%%

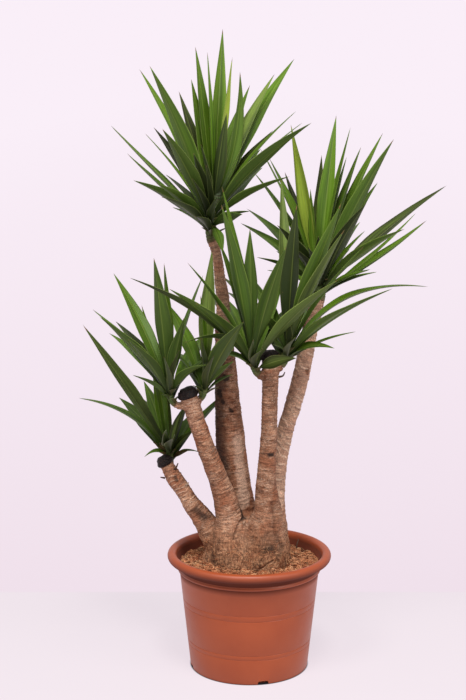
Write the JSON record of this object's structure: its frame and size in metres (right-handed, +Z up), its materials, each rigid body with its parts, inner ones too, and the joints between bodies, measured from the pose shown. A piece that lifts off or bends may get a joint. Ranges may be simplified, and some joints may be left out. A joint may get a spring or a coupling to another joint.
{
  "type": "potted yucca",
  "caption": "Potted yucca with bare brown canes grown from one swollen foot, sword-leaved green heads, coir and a terracotta-coloured plastic pot.",
  "frame": {"origin": "middle of the pot's flat underside, on the surface that it stands on", "axes": "+Z up along the pot's axis; -Y towards the viewer of the front; +X to the viewer's right"},
  "size_m": [0.922, 0.6673, 1.5423],
  "materials": {
    "pot_plastic": "satin moulded plastic, terracotta colour",
    "coir": "loose brown fibre",
    "bark": "rough reddish-brown bark with pale flakes",
    "wax": "dark dull wax",
    "leaf": "satin green leaf"
  },
  "bodies": {
    "root": {"pot": "pot_plastic", "soil": "coir", "trunk": "bark", "wax_seal_low": "wax", "wax_seal_left": "wax", "wax_seal_front": "wax", "head_tall": "leaf", "head_right": "leaf", "head_front_left": "leaf", "head_front_right": "leaf", "head_left": "leaf", "head_middle": "leaf", "head_low": "leaf"}
  },
  "joints": []
}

%%

Problem details = Restate the data above word for word, please.

The solution =
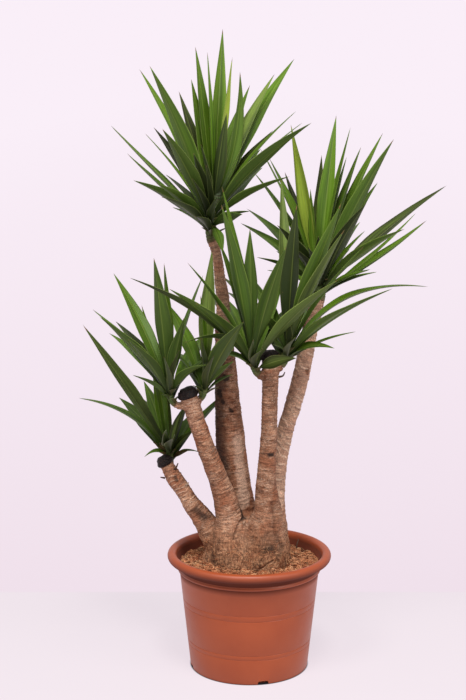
Write the JSON record of this object's structure: its frame and size in metres (right-handed, +Z up), its materials, each rigid body with its parts, inner ones too, and the joints between bodies, measured from the pose shown. A piece that lifts off or bends may get a joint. Ranges may be simplified, and some joints may be left out. A joint may get a spring or a coupling to another joint.
{
  "type": "potted yucca",
  "caption": "Potted yucca with bare brown canes grown from one swollen foot, sword-leaved green heads, coir and a terracotta-coloured plastic pot.",
  "frame": {"origin": "middle of the pot's flat underside, on the surface that it stands on", "axes": "+Z up along the pot's axis; -Y towards the viewer of the front; +X to the viewer's right"},
  "size_m": [0.922, 0.6673, 1.5423],
  "materials": {
    "pot_plastic": "satin moulded plastic, terracotta colour",
    "coir": "loose brown fibre",
    "bark": "rough reddish-brown bark with pale flakes",
    "wax": "dark dull wax",
    "leaf": "satin green leaf"
  },
  "bodies": {
    "root": {"pot": "pot_plastic", "soil": "coir", "trunk": "bark", "wax_seal_low": "wax", "wax_seal_left": "wax", "wax_seal_front": "wax", "head_tall": "leaf", "head_right": "leaf", "head_front_left": "leaf", "head_front_right": "leaf", "head_left": "leaf", "head_middle": "leaf", "head_low": "leaf"}
  },
  "joints": []
}